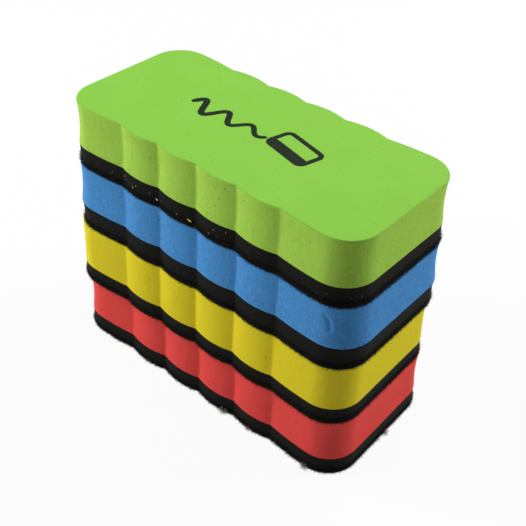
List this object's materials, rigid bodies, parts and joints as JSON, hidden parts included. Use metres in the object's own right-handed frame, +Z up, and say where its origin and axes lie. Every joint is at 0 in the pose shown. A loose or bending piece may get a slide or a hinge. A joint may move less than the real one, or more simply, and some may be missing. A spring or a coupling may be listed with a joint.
{
  "type": "board eraser stack",
  "caption": "Stacked foam board erasers with scalloped grips in green, blue, yellow and red, each with a black foam backing and a felt pad for wiping chalk or marker off a board.",
  "frame": {"origin": "centre of the wiping face of the bottom eraser, which is the face that the stack stands on", "axes": "+Z up through the stack, +X along the length of the bottom eraser, +Y across it"},
  "size_m": [0.1107, 0.052, 0.088],
  "materials": {
    "red_foam": "matte closed-cell EVA foam, red",
    "yellow_foam": "matte closed-cell EVA foam, yellow",
    "blue_foam": "matte closed-cell EVA foam, blue",
    "green_foam": "matte closed-cell EVA foam, light green",
    "black_foam": "matte closed-cell EVA foam, black",
    "black_felt": "needled felt, black, with loose fibres at the cut edge",
    "ferrite": "sintered ferrite, dull grey-black",
    "glue": "dried contact glue, smoky brown"
  },
  "bodies": {
    "red_eraser": {"red_felt_pad": "black_felt", "red_felt_glue": "glue", "red_backing_sheet": "black_foam", "red_magnet_left": "ferrite", "red_magnet_right": "ferrite", "red_grip_glue": "glue", "red_foam_grip": "red_foam"},
    "yellow_eraser": {"yellow_felt_pad": "black_felt", "yellow_felt_glue": "glue", "yellow_backing_sheet": "black_foam", "yellow_magnet_left": "ferrite", "yellow_magnet_right": "ferrite", "yellow_grip_glue": "glue", "yellow_foam_grip": "yellow_foam"},
    "blue_eraser": {"blue_felt_pad": "black_felt", "blue_felt_glue": "glue", "blue_backing_sheet": "black_foam", "blue_magnet_left": "ferrite", "blue_magnet_right": "ferrite", "blue_grip_glue": "glue", "blue_foam_grip": "blue_foam"},
    "green_eraser": {"green_felt_pad": "black_felt", "green_felt_glue": "glue", "green_backing_sheet": "black_foam", "green_magnet_left": "ferrite", "green_magnet_right": "ferrite", "green_grip_glue": "glue", "green_foam_grip": "green_foam"}
  },
  "joints": [
    {"name": "yellow_lift", "type": "slide", "parent": "red_eraser", "child": "yellow_eraser", "axis": [0, 0, 1], "range_m": [0, 0.06]},
    {"name": "blue_lift", "type": "slide", "parent": "yellow_eraser", "child": "blue_eraser", "axis": [0, 0, 1], "range_m": [0, 0.06]},
    {"name": "green_lift", "type": "slide", "parent": "blue_eraser", "child": "green_eraser", "axis": [0, 0, 1], "range_m": [0, 0.06]}
  ]
}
----------
(What the task asks): All of the data shown above must be copied exactly.

(Response to this task):
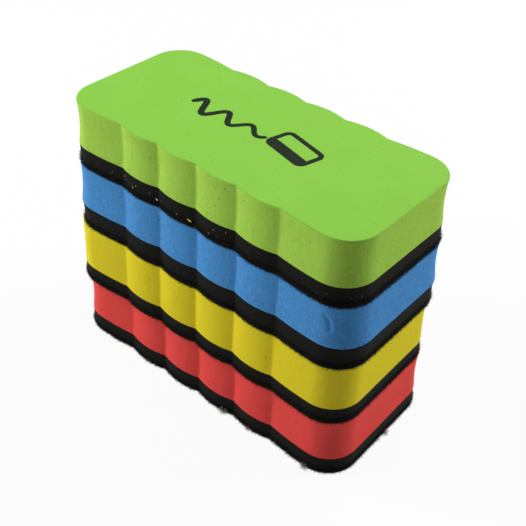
List this object's materials, rigid bodies, parts and joints as JSON, hidden parts included. Use metres in the object's own right-handed frame, +Z up, and say where its origin and axes lie. Every joint is at 0 in the pose shown. A loose or bending piece may get a slide or a hinge. A joint may move less than the real one, or more simply, and some may be missing. A spring or a coupling may be listed with a joint.
{
  "type": "board eraser stack",
  "caption": "Stacked foam board erasers with scalloped grips in green, blue, yellow and red, each with a black foam backing and a felt pad for wiping chalk or marker off a board.",
  "frame": {"origin": "centre of the wiping face of the bottom eraser, which is the face that the stack stands on", "axes": "+Z up through the stack, +X along the length of the bottom eraser, +Y across it"},
  "size_m": [0.1107, 0.052, 0.088],
  "materials": {
    "red_foam": "matte closed-cell EVA foam, red",
    "yellow_foam": "matte closed-cell EVA foam, yellow",
    "blue_foam": "matte closed-cell EVA foam, blue",
    "green_foam": "matte closed-cell EVA foam, light green",
    "black_foam": "matte closed-cell EVA foam, black",
    "black_felt": "needled felt, black, with loose fibres at the cut edge",
    "ferrite": "sintered ferrite, dull grey-black",
    "glue": "dried contact glue, smoky brown"
  },
  "bodies": {
    "red_eraser": {"red_felt_pad": "black_felt", "red_felt_glue": "glue", "red_backing_sheet": "black_foam", "red_magnet_left": "ferrite", "red_magnet_right": "ferrite", "red_grip_glue": "glue", "red_foam_grip": "red_foam"},
    "yellow_eraser": {"yellow_felt_pad": "black_felt", "yellow_felt_glue": "glue", "yellow_backing_sheet": "black_foam", "yellow_magnet_left": "ferrite", "yellow_magnet_right": "ferrite", "yellow_grip_glue": "glue", "yellow_foam_grip": "yellow_foam"},
    "blue_eraser": {"blue_felt_pad": "black_felt", "blue_felt_glue": "glue", "blue_backing_sheet": "black_foam", "blue_magnet_left": "ferrite", "blue_magnet_right": "ferrite", "blue_grip_glue": "glue", "blue_foam_grip": "blue_foam"},
    "green_eraser": {"green_felt_pad": "black_felt", "green_felt_glue": "glue", "green_backing_sheet": "black_foam", "green_magnet_left": "ferrite", "green_magnet_right": "ferrite", "green_grip_glue": "glue", "green_foam_grip": "green_foam"}
  },
  "joints": [
    {"name": "yellow_lift", "type": "slide", "parent": "red_eraser", "child": "yellow_eraser", "axis": [0, 0, 1], "range_m": [0, 0.06]},
    {"name": "blue_lift", "type": "slide", "parent": "yellow_eraser", "child": "blue_eraser", "axis": [0, 0, 1], "range_m": [0, 0.06]},
    {"name": "green_lift", "type": "slide", "parent": "blue_eraser", "child": "green_eraser", "axis": [0, 0, 1], "range_m": [0, 0.06]}
  ]
}